ANKARA ŞU sıralar en çok muhatap kaldığım soru belli: Kriz Türkiye’yi ne zaman vuracak?
Zaten soran da mukadder darbeyi bekliyor, ama tsunami misali dalganın sahile vuracağı anı kolluyor... İşte o an sütre gerisinde parasını emniyete alacak.
İşte o yüzden "Zaten krizdeyiz" ifadesini cevap saymıyor, hatta baştan savma addediyor.
Mecburen ben sormaya başlıyorum, eskiye göre farkı vurguluyorum:
- ABD’deki kurtarma planı Türkiye’de kuru etkiler miydi?
- Yok, hayır.
(Ama USD-Euro paritesi yoluyla artık etkiliyor)
- Finans ekranlarında New York, Frankfurt, Milano, İstanbul aynı anda kırmızıya (eksi) geçer, tek bir haberle yeşile (artı) döner miydi?
-Ne alakası var.
(İMKB’nin Wall Street açılışına denk gelen son saatini izleyin.)
Sorular ve yanıtları uzayabilir, ama herhalde derdimi anlatabildim.
Ezcümle, küresel dünyanın ekonomik krizi de değişik yaşanıyor. Sistemin herhangi bir noktasındaki enfeksiyon, kanser hücresi gibi tüm bünyeyi sarıyor, kimsede hal, mecal bırakmıyor.
"Ne demek küreselleşme, biraz aç" derseniz.
Örneğin, yabancı bankalar tek tek zora düşüyor, normal yurdum insanı mali sistemin yarısına yakınının yabancıların elinde olduğu riskini unutuyor.
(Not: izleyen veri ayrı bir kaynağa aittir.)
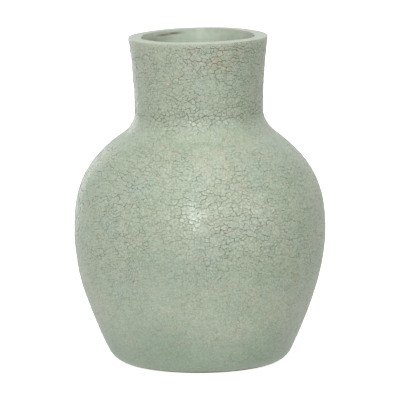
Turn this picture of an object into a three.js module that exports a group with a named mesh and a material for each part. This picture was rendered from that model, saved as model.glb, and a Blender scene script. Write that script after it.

Veya ülkemin başbakanı bu krizde nükleer santrala teklif bekliyor...
İkisi de hazin.
Bu krizin parametreleri 2001’den tamamen farklı. Türkiye krizde dibe vursa bile faiz ve kurdaki dalgalanma sınırlı kalabilir. Çünkü bu kez tehdit altında olan servetin ölçüsü veya getirisi değil, servetin bizzat kendisidir. Daha açık deyişle, bu krizde işimizi gücümüzü, dükkánımızı, tezgáhımızı, paramızı kaybedebiliriz.
DİK DURMA MESELESİ
AKP Hükümeti ve Başbakan Recep Tayyip Erdoğan, geçmiş hiçbir hükümete nasip olmayan konfor yaşadı. Yerli ve yerel sermayeye muhtaç kalmadı. Dünya düzeni Türkiye’de ihtiyaç duyulan finansmanı bugüne kadar eksiksiz sağladı. Eskisi gibi "Dört banka bir araya gelsin, Başbakan’a kızdıkları için kuru zıplatsın" riski de, imkánı da yoktu.
Peki yarın ne olacak?
Dış kaynak kesilirse hükümet nasıl dik duracak?
Asıl soru budur.
Sebati, Kandil’de
TÜRK jetlerinin Kandil’i vurduğu haberi Sebati Karakurt’a verilen mahkûmiyete denk geldi.
Hürriyet muhabiri Sebati Karakurt, tam dört yıl önce bir gün kalktı Kandil’e gitti.
İzlenimlerini, fotoğraflarını 10 Ekim günü bastık. Ertesi gün de Sebati’nin evi basıldı. Apar topar şubeye, oradan savcılığa götürüldü, zar zor serbest kalabildi.
Önceki gün de 40 bin YTL (rekor) adli para cezasına çarptırıldı. "Terör örgütünün propagandasını yaptığı" gerekçesiyle bu ceza verildi deniliyor.
Herhalde öyledir, hukukun kestiği parmak acımaz, ama ve lakin o günleri hatırlıyorum da...
En yetkili askeri uzmanlar, paşalar, stratejik mütefekkirler hemfikirdi...
"Kandil’e ulaşılmaz, uçakların yakıtı bile yetmez, bombalansa bile sonuç vermez."
Oysa Sebati bir sabah yaya olarak sınırı geçti, taksiye bindi, Kandil’e gitti, işini yapıp döndü. Uzmanlar apışıp kaldı, Kaf Dağı’nın ardı kadar uzakta tarif ettikleri Kandil’in bu kadar yakın ve açık tehdit olduğunu gösteren gazeteciye sanırım çok kızdılar. Gerçi bugün Kandil’e düşen bombalar Sebati’yi haklı çıkarttı, ama cezayı da yemiş oldu.